◆ Problem description: Take every line from the listing below that contains "parts".

◆ Given information:
**********

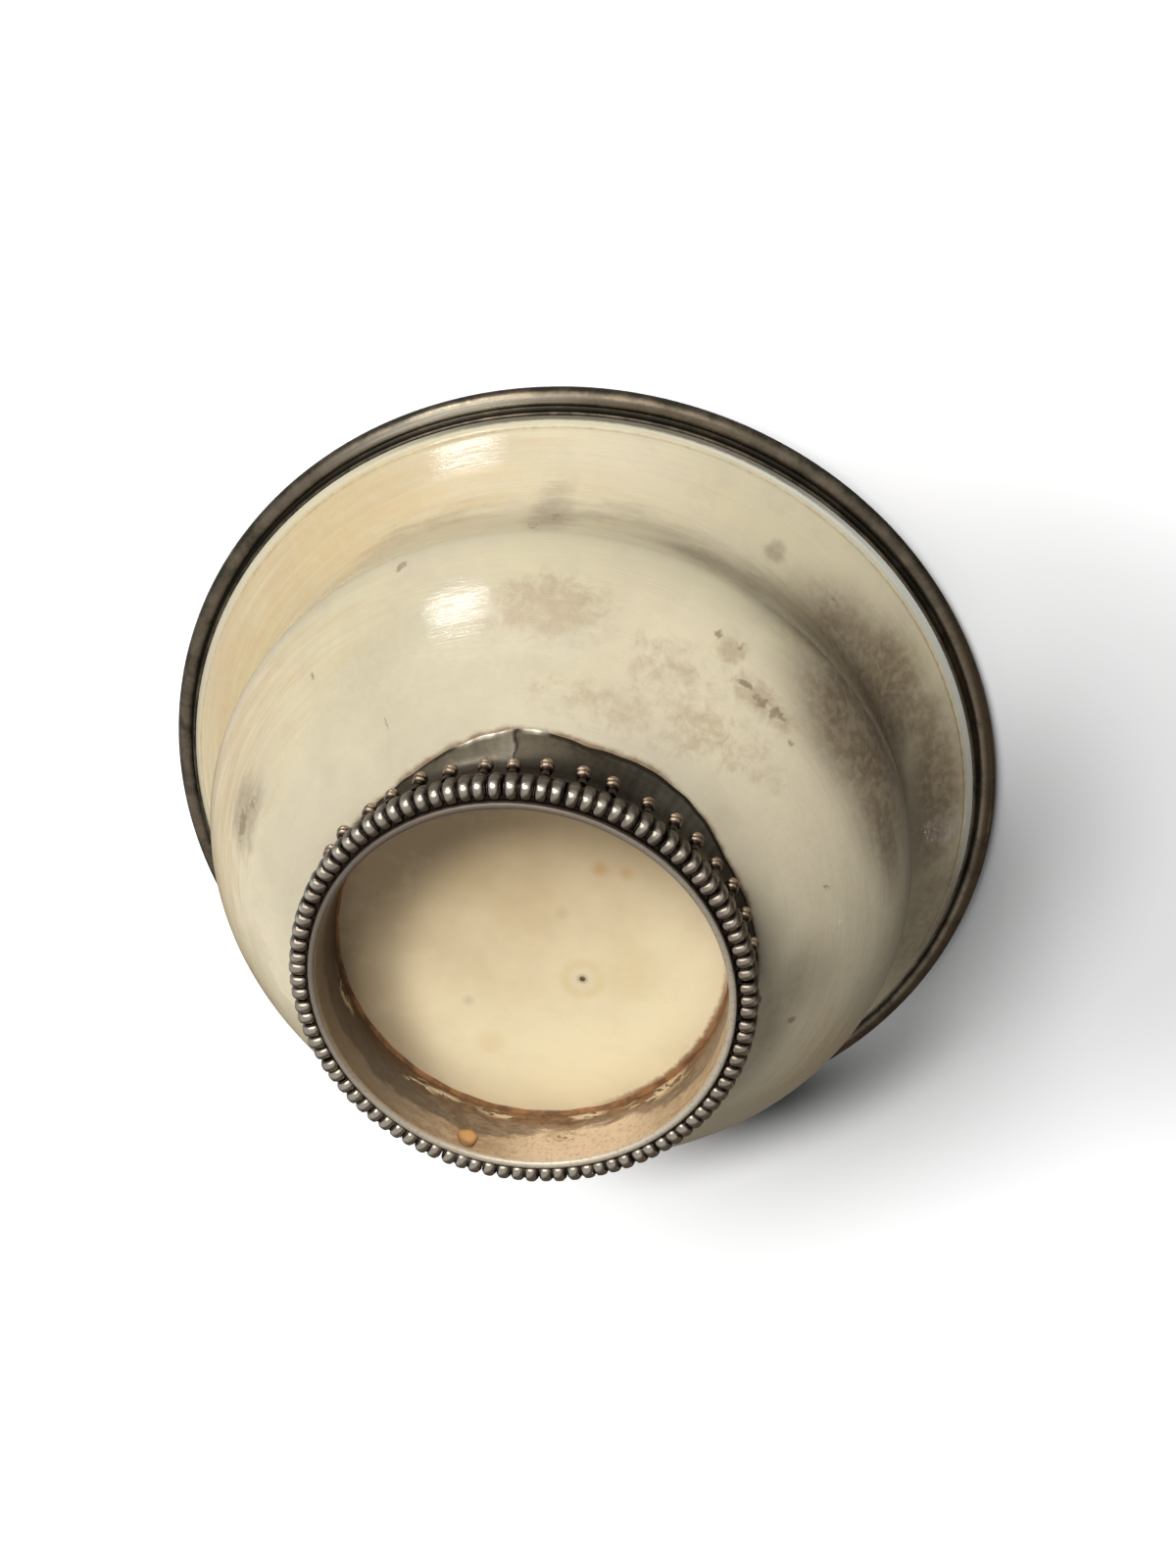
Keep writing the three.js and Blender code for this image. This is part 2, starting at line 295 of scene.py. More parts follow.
class Nodes:
    """A node tree under construction, with short calls that add its nodes."""

    def __init__(self, tree):
        self.tree = tree
        tree.nodes.clear()

    def put(self, value, socket):
        """Links another node's output to an input, or sets the input to a value."""
        if isinstance(value, bpy.types.NodeSocket):
            self.tree.links.new(value, socket)
        elif isinstance(value, tuple) and len(value) == 3 and socket.type == "RGBA":
            socket.default_value = (*value, 1)
        else:
            socket.default_value = value

    def add(self, kind, *first_inputs, out=0, **named):
        """Adds a node, by default a shader one, and gives an output. Capital names are its inputs."""
        node = self.tree.nodes.new(kind if "Node" in kind else "ShaderNode" + kind)
        for name, value in named.items():
            if name[0].islower():
                setattr(node, name, value)
        for value, socket in zip(first_inputs, node.inputs):
            self.put(value, socket)
        for name, value in named.items():
            if name[0].isupper():
                self.put(value, node.inputs[name.replace("_", " ")])
        return node.outputs[out]

    def show(self, surface, output="OutputMaterial"):
        self.put(surface, self.tree.nodes.new("ShaderNode" + output).inputs["Surface"])

    def math(self, operation, *values):
        return self.add("Math", *values, operation=operation)

    def vector(self, operation, *values, out=0):
        return self.add("VectorMath", *values, out=out, operation=operation)

    def plus(self, first, second):
        return self.math("ADD", first, second)

    def minus(self, first, second):
        return self.math("SUBTRACT", first, second)

    def times(self, product, *others):
        for value in others:
            product = self.math("MULTIPLY", product, value)
        return product

    def step(self, value, low, high, least=0.0):
        """The least below the low value, 1 above the high one, smooth between. Low may be the larger."""
        return self.add("MapRange", interpolation_type="SMOOTHSTEP", Value=value,
                        From_Min=low, From_Max=high, To_Min=least)

    def spread(self, value, low, high):
        """A number between 0 and 1 taken to the range from low to high."""
        return self.plus(self.times(value, high - low), low)

    def distance(self, first, second):
        """The length of the two sides' diagonal."""
        return self.math("SQRT", self.plus(self.times(first, first), self.times(second, second)))

    def parts(self, vector):
        return self.add("SeparateXYZ", vector).node.outputs


class Finish(Nodes):
    """The material of a piece. It reads x, y, z and the radius in mm."""

    def __init__(self, name):
        self.material = bpy.data.materials.new(name)
        self.material.use_nodes = True
        super().__init__(self.material.node_tree)
        self.shader = self.add("BsdfPrincipled").node
        self.show(self.shader.outputs[0])
        metres = self.add("TexCoord", out="Object")
        self.place = self.vector("MULTIPLY", metres, (1 / MM, 1 / MM, 1 / MM))
        self.x, self.y, self.z = self.parts(self.place)
        self.radius = self.distance(self.x, self.y)

    def noise(self, size, detail=4.0, roughness=0.55, distortion=0.0, where=None):
        """Clouds of about a size in mm, between 0 and 1."""
        where = self.place if where is None else where
        return self.add("TexNoise", out="Fac", Vector=where, Scale=1.0 / size, Detail=detail,
                        Roughness=roughness, Distortion=distortion)

    def turned(self, around, along, detail=3, roughness=0.6, distortion=0.0):
        """Noise drawn out along the turning, with its two grain lengths in mm."""
        shrink = self.math("DIVIDE", TURNED_AT / around, self.math("MAXIMUM", self.radius, 1.0))
        rise = self.times(self.plus(self.z, self.radius), 1.0 / along)
        x, y = self.times(self.x, shrink), self.times(self.y, shrink)
        return self.noise(1, detail, roughness, distortion, self.add("CombineXYZ", x, y, rise))

    def painted(self, name):
        return self.add("Attribute", attribute_name=name, out="Fac")

    def near(self, centre, reach, core):
        """1 within a core round a point, falling to 0 at its reach, all in mm."""
        return self.step(self.vector("DISTANCE", self.place, centre, out="Value"), reach, core)

    def blend(self, amount, first, second):
        """The first tone with an amount of the second in it."""
        node = self.add("Mix", data_type="RGBA", Factor=amount).node
        self.put(first, node.inputs[6])
        self.put(second, node.inputs[7])
        return node.outputs[2]

    def relief(self, height, depth):
        """Bump from a height between 0 and 1 that stands for a depth in mm."""
        normal = self.shader.inputs["Normal"]
        bump = self.add("Bump", Distance=depth * MM, Height=height)
        if normal.is_linked:
            self.put(normal.links[0].from_socket, bump.node.inputs["Normal"])
        self.put(bump, normal)

    def set(self, **values):
        for name, value in values.items():
            self.put(value, self.shader.inputs[name.replace("_", " ")])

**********

◆ Full response:
Keep writing the three.js and Blender code for this image. This is part 2, starting at line 295 of scene.py. More parts follow.
    def parts(self, vector):
        self.x, self.y, self.z = self.parts(self.place)